When he showed me this chart, I asked him where his profit target was, and he told me price was cascading lower, a term I use when describing this type of market structure, and that he planned on using two profit targets:
- His first profit target on half the position would be a handful of cents (i.e. more than five cents and less than 20) below the upper down-sloping line (magenta)
- His second target for the remaining position would be below the lowest prior swing high, at 18.93. If price climbed that high, he was interested in booking the rest of his profits and looking for a new trade entry
When I asked him about his risk/reward ratio on this trade, he had an interesting answer that those of you trying to build smaller accounts into larger accounts might find interesting. He is trading based on daily bars, and if the market fills his limit buy entry order, he will quickly collapse his risk (unless he immediately gets stopped out), a technique he has seen me use over and over when portfolio trading using daily, weekly, and monthly bars. The initial risk/reward on the first half of his trade is just about one-to-one, assuming price immediately climbed higher to test the magenta line at the 18 to 18.20 area. The risk reward on the second half would be just over 1.5-to-1.
I have said many times that the higher your risk/reward ratio, the lower your risk of ruin. These are the simple truths popularized by those doing work on betting statistics. But when working with smaller accounts or when trading using market structure that often doesn't give you many pivots to work with, you sometimes have to work with what you have, as my mother would say. In longer-term portfolio trading, 'V' bottoms are more common and entry opportunities are often few and far between. I have developed two methods I use hand in hand when portfolio trading: Collapsing risk and dynamic risk/reward ratios. My students at the mid-day mentoring sessions have seen me use these techniques over and over, and Sean has seen them as well.

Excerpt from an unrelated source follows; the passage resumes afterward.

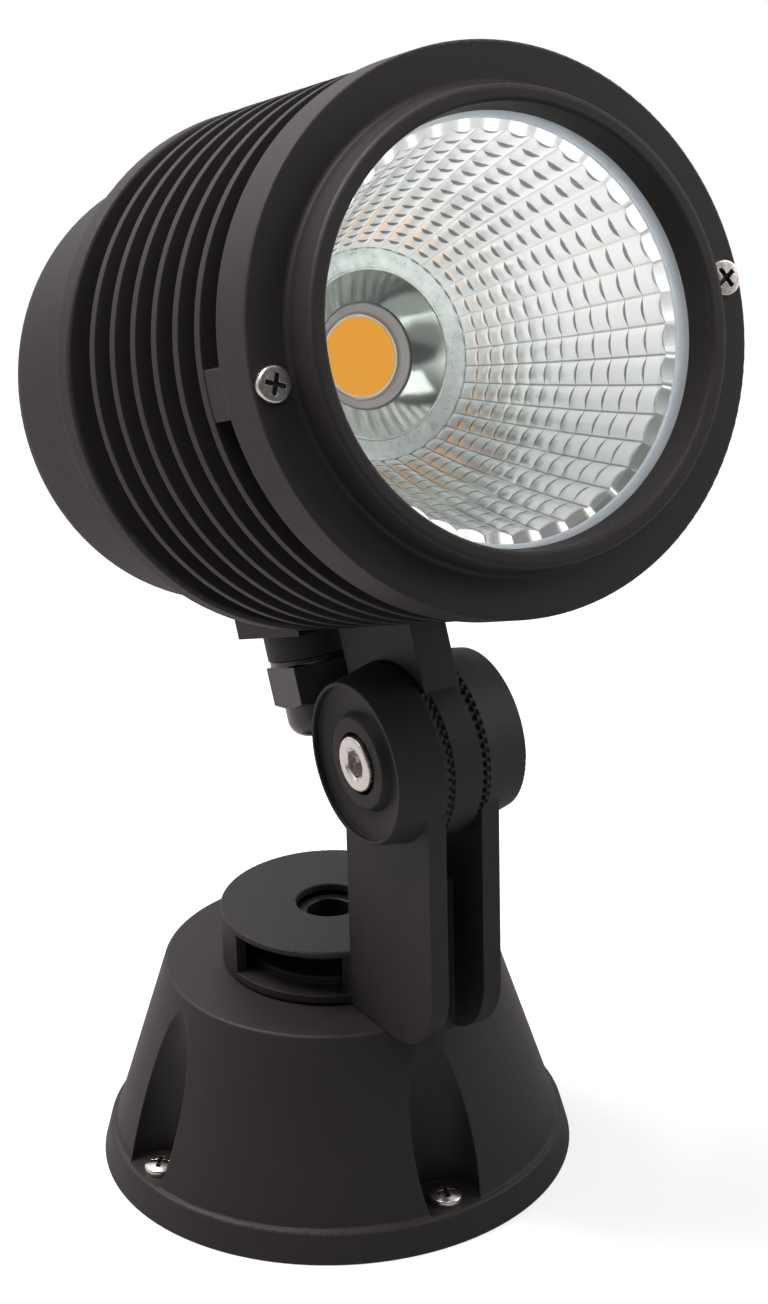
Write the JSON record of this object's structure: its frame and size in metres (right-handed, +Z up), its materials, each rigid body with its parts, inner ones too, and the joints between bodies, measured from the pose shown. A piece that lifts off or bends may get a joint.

As I mentioned before, my role is to make certain that Sean prepares himself before a trade is executed and that he follows the hard and fast rules. I may have opinions about one of his trades, but I don't share them, even if he asks. The goal is to see if he can trade using what he has learned and what he is taught, and more important to me, to find out if he enjoys trading enough to consider becoming a full-time professional trader.